I am fascinated by eyewitness accounts of early interactions between Europeans and indigenous peoples residing elsewhere on this earth --- which seems to be losing cultural diversity at an accelerating pace. Having reports such as Hans Staden's is a precious window into one such culture--that of a people who practiced ritual cannibalism in the region of Brarzil now subsumed by Portuguese colonial society-- Rio de Janeiro. The scholarly introduction to Staden's early (16th century) account of his captivity (and how he avoided becoming the main course at a feast) is very informative, but overly long----in my opinion.

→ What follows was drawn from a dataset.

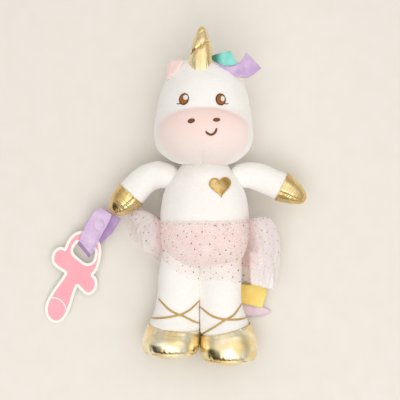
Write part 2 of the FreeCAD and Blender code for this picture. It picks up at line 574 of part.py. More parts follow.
hole.Placement = FreeCAD.Placement(strap_point(snap_at[0], snap_at[1], -0.9), tip)
node(cut("snap_socket_whole", ring_disc, hole), "snap_socket")

# ---------------------------------------------------------------- card
CARD_AT = (-103.5, -37.0)         # the middle of the card's bar
SHAPE = [
    [(-124.5, -43.2), (-129.0, -42.1), (-133.3, -44.6), (-136.3, -50.9), (-135.8, -56.3), (-132.0, -60.8), (-124.8, -65.6)],
    [(-124.8, -65.6), (-128.5, -71.6), (-133.5, -78.4), (-138.7, -86.3), (-142.5, -95.0), (-142.5, -102.5),
     (-138.9, -108.8), (-132.9, -111.5), (-126.8, -108.8), (-122.1, -102.1), (-118.5, -92.6), (-115.8, -84.2),
     (-113.3, -77.9)],
    [(-113.3, -77.9), (-109.2, -82.5), (-103.8, -85.6), (-98.4, -83.1), (-95.3, -76.4), (-96.1, -70.7), (-98.9, -67.4)],
    [(-98.9, -67.4), (-95.0, -62.0), (-92.6, -54.5), (-91.6, -48.0), (-91.8, -42.0), (-93.6, -36.4), (-97.6, -31.2),
     (-103, -28.2), (-109.4, -27.6), (-116.0, -30.0), (-121.4, -36.0), (-124.5, -43.2)],
]
HOLE = [(-114.9, -40.6), (-116.3, -47.6), (-111.2, -52.6), (-104.0, -56.8), (-99.6, -55.0), (-97.6, -50.0), (-97.4, -45.6),
        (-99.8, -43.0), (-104.4, -40.8), (-109.4, -38.6), (-112.8, -38.2)]


def card_outline(inset):
    def build(sk):
        edges = []
        for points in SHAPE:
            c = Part.BSplineCurve()
            c.interpolate([V(x - CARD_AT[0], y - CARD_AT[1], 0) for x, y in points])
            edges.append(c)
        ring = Part.BSplineCurve()
        ring.interpolate([V(x - CARD_AT[0], y - CARD_AT[1], 0) for x, y in HOLE], PeriodicFlag=True)
        if not inset:
            for c in edges:
                sk.addGeometry(c, False)
            sk.addGeometry(ring, False)
            return
        for wire, by in ((Part.Wire([c.toShape() for c in edges]), -inset), (Part.Wire([ring.toShape()]), inset)):
            flat = Part.Face(wire).makeOffset2D(by, 0, False, False, False)
            corners = []
            for edge in flat.OuterWire.OrderedEdges:
                pts = edge.discretize(max(2, int(edge.Length / 1.2) + 1))
                if edge.Orientation == "Reversed":
                    pts = pts[::-1]
                corners += pts[:-1]
            for a, b in zip(corners, corners[1:] + corners[:1]):
                if (a - b).Length > 0.02:
                    sk.addGeometry(Part.LineSegment(a, b), False)
    return build


card_tilt = turn((0.938, -0.347, 0), 5.4)
board = sketch_body("board_body", card_outline(0), "dims.board_thick")
board.Placement = FreeCAD.Placement(V(CARD_AT[0], CARD_AT[1], BAR_LEVEL - 0.8), card_tilt)
node(board, "card_board")
cell("card_border", 2.5)
doc.recompute()
face = sketch_body("face_body", card_outline(known["card_border"]), "dims.print_thick")
face.Placement = board.Placement.multiply(FreeCAD.Placement(V(0, 0, 0), FreeCAD.Rotation()))
face.Placement.Base = board.Placement.Base + card_tilt.multVec(V(0, 0, known["board_thick"]))
line_ring = obj("Part::Cylinder", "card_line_out", Radius=12.4, Height=3.0, Angle=105.0)
line_hole = obj("Part::Cylinder", "card_line_in", Radius=11.4, Height=5.0)
line_at = V(-135.8, -100.0, 0)
local = V(line_at.x - CARD_AT[0], line_at.y - CARD_AT[1], -1)
for o, down, spin in ((line_ring, 0, 5), (line_hole, 1, 0)):
    o.Placement = face.Placement.multiply(FreeCAD.Placement(local - V(0, 0, down), turn((0, 0, 1), spin)))
node(cut("card_face_cut", face, cut("card_line", line_ring, line_hole)), "card_pink_face")

# ---------------------------------------------------------------- tail
flat_piece("tail_ribbon_yellow", [(2, -46), (13, -46), (15, -58), (26, -72), (40, -76), (47.4, -75.7), (57.3, -81), (52.8, -96.4), (35.6, -92.8),
                                  (24, -88), (10, -72), (3, -60)], 4.0)
flat_piece("tail_ribbon_lilac", [(0, -46), (11, -46), (12, -60), (24, -76), (38, -90), (52.8, -97.4), (60, -101.9), (52.8, -103.7), (39.3, -103.7),
                                 (28, -98), (10, -80), (1, -62)], 2.75)

doc.recompute()
bad = []
for o in doc.Objects:
    state = list(getattr(o, "State", []))
    if "Invalid" in state or "Error" in state:
        bad.append((o.Name, state))
for o in nodes:
    if o.Shape.isNull() or not o.Shape.isValid() or len(o.Shape.Solids) < 1:
        bad.append((o.Label, "shape"))
if bad:
    raise SystemExit("not written: %s" % bad)
for o in nodes:
    solids = o.Shape.Solids
    whole = solids[0] if len(solids) == 1 else Part.makeCompound(solids)
    whole.exportStep("parts/%s.step" % o.Label)
    bb = whole.BoundBox
    print("%-22s %2d solid  %9.1f mm3  x %.1f..%.1f y %.1f..%.1f z %.1f..%.1f" % (
        o.Label, len(solids), whole.Volume, bb.XMin, bb.XMax, bb.YMin, bb.YMax, bb.ZMin, bb.ZMax))
print(len(nodes), "nodes")
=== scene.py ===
import json
import math
import bpy
import bmesh
import numpy as np
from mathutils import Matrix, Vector
from mathutils import geometry
from mathutils import noise
from mathutils.bvhtree import BVHTree

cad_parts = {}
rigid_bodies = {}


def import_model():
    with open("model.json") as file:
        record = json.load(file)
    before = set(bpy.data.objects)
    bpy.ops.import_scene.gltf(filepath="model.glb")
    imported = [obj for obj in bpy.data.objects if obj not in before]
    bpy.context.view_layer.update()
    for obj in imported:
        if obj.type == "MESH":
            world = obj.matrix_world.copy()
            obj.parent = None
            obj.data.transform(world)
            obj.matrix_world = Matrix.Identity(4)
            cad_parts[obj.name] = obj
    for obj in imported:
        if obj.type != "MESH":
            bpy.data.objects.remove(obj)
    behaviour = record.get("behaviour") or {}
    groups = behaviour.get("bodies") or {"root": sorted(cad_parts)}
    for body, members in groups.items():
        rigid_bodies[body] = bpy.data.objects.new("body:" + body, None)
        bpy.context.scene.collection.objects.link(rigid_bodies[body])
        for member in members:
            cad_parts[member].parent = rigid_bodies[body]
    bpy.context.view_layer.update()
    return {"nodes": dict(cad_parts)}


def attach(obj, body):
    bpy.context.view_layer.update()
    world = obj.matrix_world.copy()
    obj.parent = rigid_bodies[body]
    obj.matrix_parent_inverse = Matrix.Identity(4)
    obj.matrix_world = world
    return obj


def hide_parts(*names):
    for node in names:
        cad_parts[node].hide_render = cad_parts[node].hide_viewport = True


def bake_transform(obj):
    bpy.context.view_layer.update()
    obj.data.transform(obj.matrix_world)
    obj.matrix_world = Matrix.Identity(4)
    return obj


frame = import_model()
MM = 0.001
scene = bpy.context.scene
scene.view_settings.view_transform = "Standard"
scene.view_settings.look = "None"
scene.view_settings.exposure = 0.0
scene.view_settings.gamma = 1.0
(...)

An extraordinarily detailed account of Hans Staden's captivity by Brazilian cannibals in the early 16th century, complete with reproductions of woodcuts that accompanied the original publication. This edition features a lengthy, informative, and intriguing introduction by Neil L. Whitehead, who places European accounts of cannibal cultures during early exploration of the New World at the forefront of modernist ethnography. He brilliantly exposes ways in which these early ethnographies constructed and highlighted Otherness in the newly discovered American cultures.
This is a great account of a culture that seems so foreign to the modern world. Just the fact that this account ever made it to be published hundreds of years was quite miraculous. I enjoyed the story and the carvings.The introduction was quite interesting and gave a lot of useful context to the story. However, I lost interest as it wore on (its over a third of the book). Maybe I'm not academic enough.